Since its foundation, Tuvalu has never had a military force. It only has a small but well-equipped police and maritime surveillance unit for domestic security. The country relies on informal partnerships with other Pacific nations to combat external threats, if any.
Despite never having a proper military, Vanuatu’s police force comprises a well-equipped paramilitary unit called the Vanuatu Mobile Force. This country also depends on other Pacific nations to deal with outside threats.
The two military units of the smallest country in the world, namely the Palantine Guard and the Noble Guard, were abolished by the Vatican in 1970. Since then, the Pontifical Swiss Guard and a Gendarmerie Corps has been responsible for internal security. Since the Vatican is a neutral state, it does not have any defense treaty with Italy. However, it is still protected informally by the Italian military.

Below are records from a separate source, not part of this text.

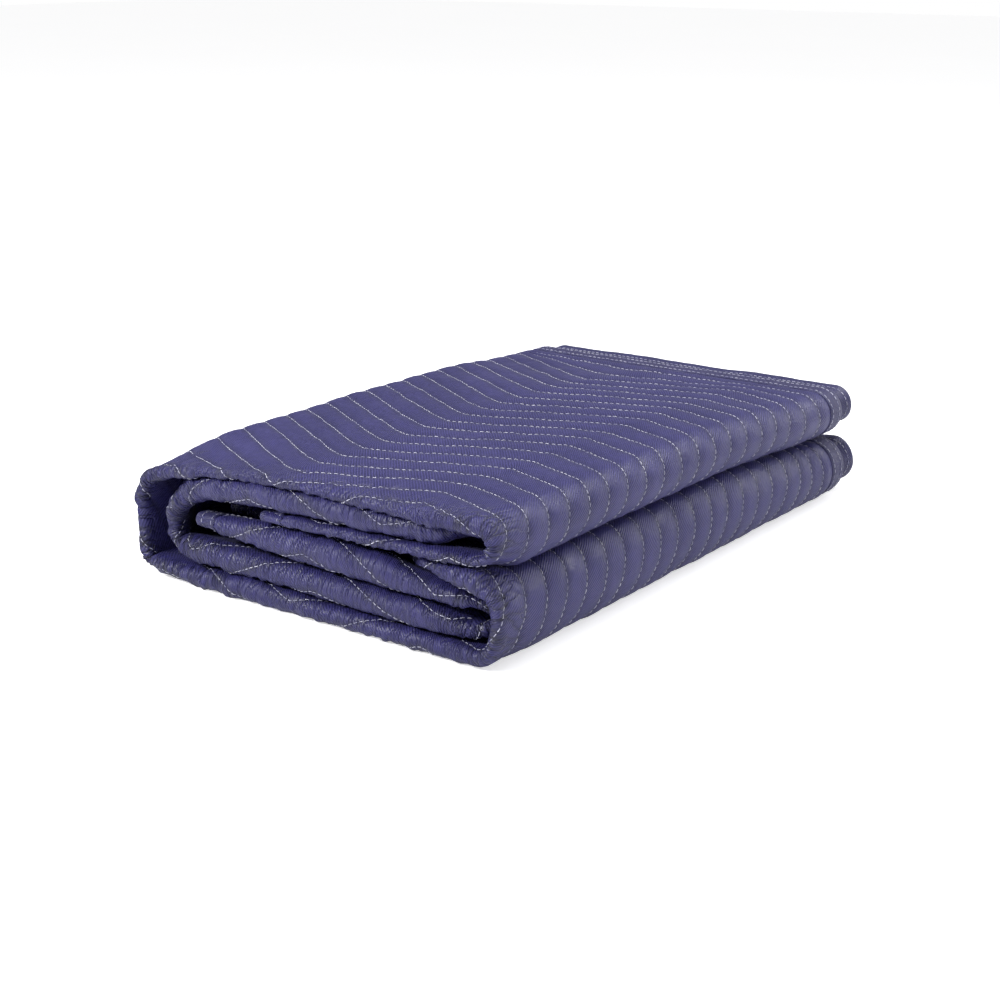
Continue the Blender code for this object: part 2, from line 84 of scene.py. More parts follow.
world = bpy.data.worlds.new("studio")
world.use_nodes = True
world_nodes, world_links = world.node_tree.nodes, world.node_tree.links
soft_fill = world_nodes["Background"]
soft_fill.inputs["Color"].default_value = (1.0, 1.0, 1.0, 1.0)
soft_fill.inputs["Strength"].default_value = 0.20
white_behind = world_nodes.new("ShaderNodeBackground")
white_behind.inputs["Color"].default_value = (1.0, 1.0, 1.0, 1.0)
seen_directly = world_nodes.new("ShaderNodeLightPath")
either = world_nodes.new("ShaderNodeMixShader")
world_links.new(seen_directly.outputs["Is Camera Ray"], either.inputs[0])
world_links.new(soft_fill.outputs[0], either.inputs[1])
world_links.new(white_behind.outputs[0], either.inputs[2])
world_links.new(either.outputs[0], world_nodes["World Output"].inputs["Surface"])
bpy.context.scene.world = world
bpy.context.scene.view_settings.view_transform = "Standard"

FLOOR_HALF = 8.0
FLOOR_LIFT = 0.55
floor_corners = [(x * FLOOR_HALF, y * FLOOR_HALF, 0.0) for x, y in ((-1, -1), (1, -1), (1, 1), (-1, 1))]
floor_mesh = bpy.data.meshes.new("floor")
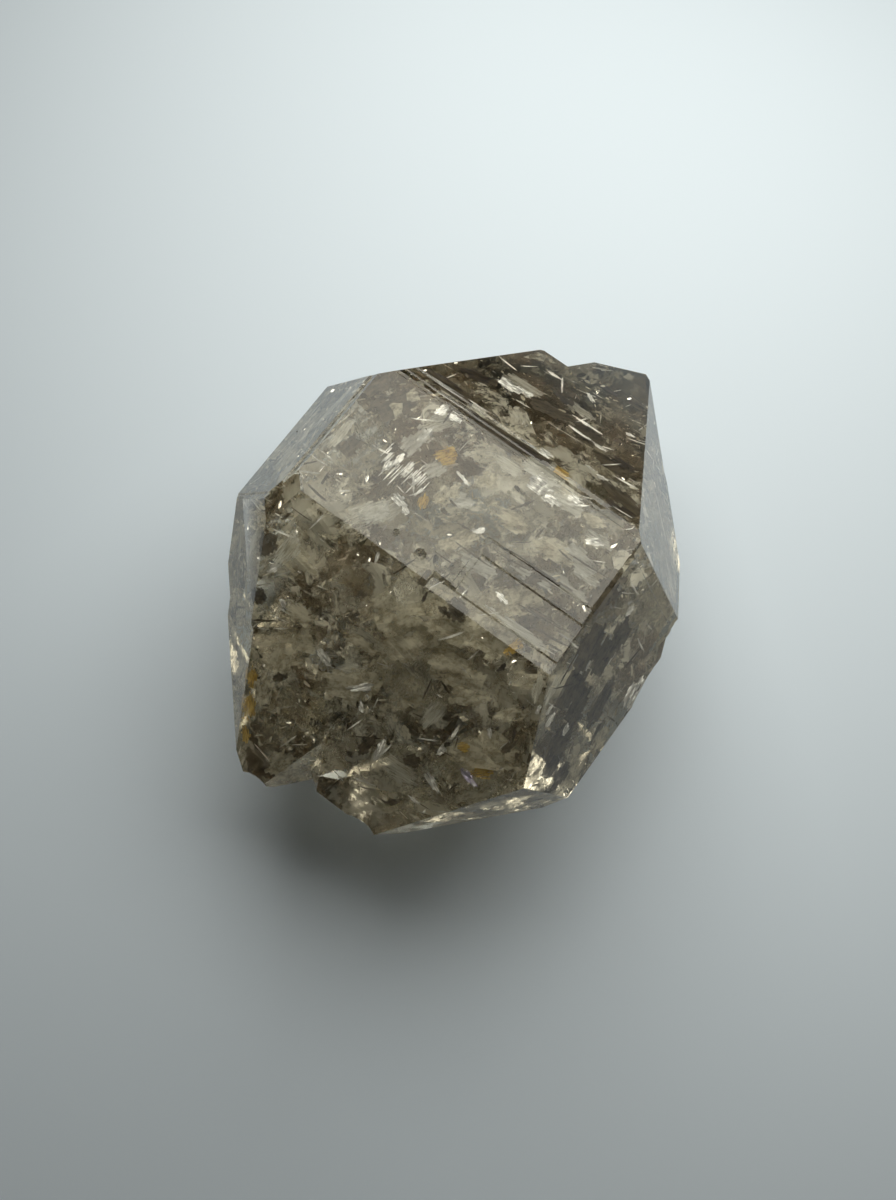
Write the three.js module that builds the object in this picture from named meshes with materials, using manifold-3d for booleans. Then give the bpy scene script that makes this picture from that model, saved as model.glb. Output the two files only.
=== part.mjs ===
// A doubly terminated smoky quartz crystal, lying on one of its prism faces.
//
// Quartz grows with fixed angles between its faces, so the crystal is worked out as the real one is: every
// face is a plane with a crystallographic direction, and only its distance from the middle of the crystal is
// its own. Two crystals stand side by side in the same direction and are one solid, which leaves a notch
// between their tips at each end. Ledges are left where a layer of growth stops short of the edge of a face.
//
// Millimetres. The long axis of the crystal runs along X, and Z is up.

import * as THREE from 'three';
import { ConvexGeometry } from 'three/addons/geometries/ConvexGeometry.js';
import { mergeVertices } from 'three/addons/utils/BufferGeometryUtils.js';
import Module from 'manifold-3d';

const wasm = await Module();
wasm.setup();

// Size of the crystal between its flat sides
const THICKNESS = 22;
const TOP = THICKNESS / 2;

// Angle between the long axis and each kind of face, in degrees, and the end of the crystal that it is at
const FACE_KINDS = {
  side: { lean: 90, end: 1 },
  far: { lean: 51.79, end: 1 },
  near: { lean: 51.79, end: -1 },
  corner: { lean: 65.56, end: -1 },
  rim: { lean: 46.4, end: -1 },
};

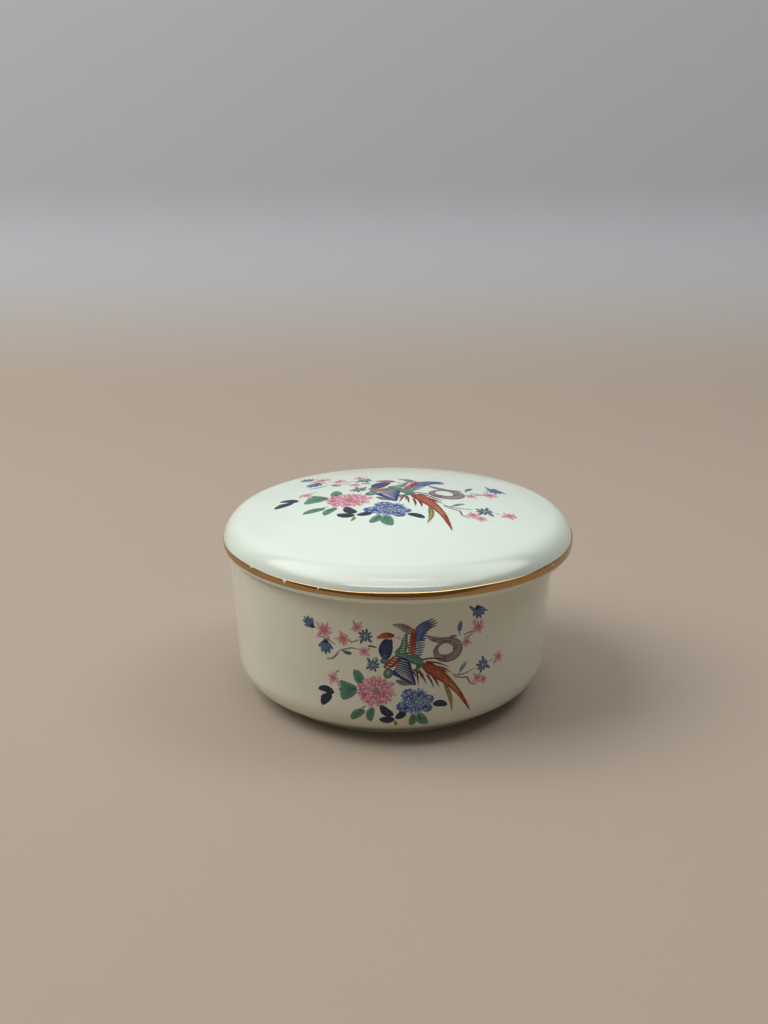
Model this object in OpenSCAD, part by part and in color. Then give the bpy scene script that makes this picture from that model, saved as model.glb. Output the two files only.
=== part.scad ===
// Round porcelain trinket box with a loose domed lid. Millimetres, +Z up.
// The origin lies on the plane that the foot stands on, straight below the lid's centre.

/* [Lid] */
// Diameter of the lid across its widest edge
lid_d = 100; // [92:1:110]
// Height of the top of the dome above the foot
total_h = 57; // [52:0.5:64]
// Height of the lid's dome and edge, from the rim of the box to the top of the dome
lid_h = 14; // [13:0.5:17]
// Radius of the shoulder that rounds the dome over into the edge
shoulder_r = 7.3; // [4:0.1:8]
// Radius of the roll that turns the edge under
roll_r = 2.1; // [1.5:0.1:2.6]
// Porcelain thickness of the dome
lid_t = 3; // [2.4:0.1:3.6]
// How far the lid rests off the centre of the box
lid_shift = 1.9; // [0:0.1:1.9]

/* [Flange under the lid] */
// Depth of the flange below the rim of the box
flange_h = 5; // [3:0.5:8]
// Width of the flange's wall
flange_t = 2.6; // [2:0.1:3.2]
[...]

The limited security forces of these countries are not meant for fighting wars. Their goals primarily include law enforcement, border protection, and stopping illegal activities such as drug smuggling. Expenditure on military resources in other countries is largely motivated by politics, economics, security, and the constant fear of uncertainty in today’s world. On the other hand, it is estimated that, by cutting back around half of the world’s armed forces, the money saved would be enough to stop not just climate change, but also global poverty. With such benefits, it would be a good thing for nations to pragmatically think about following the example of their neighbors mentioned above.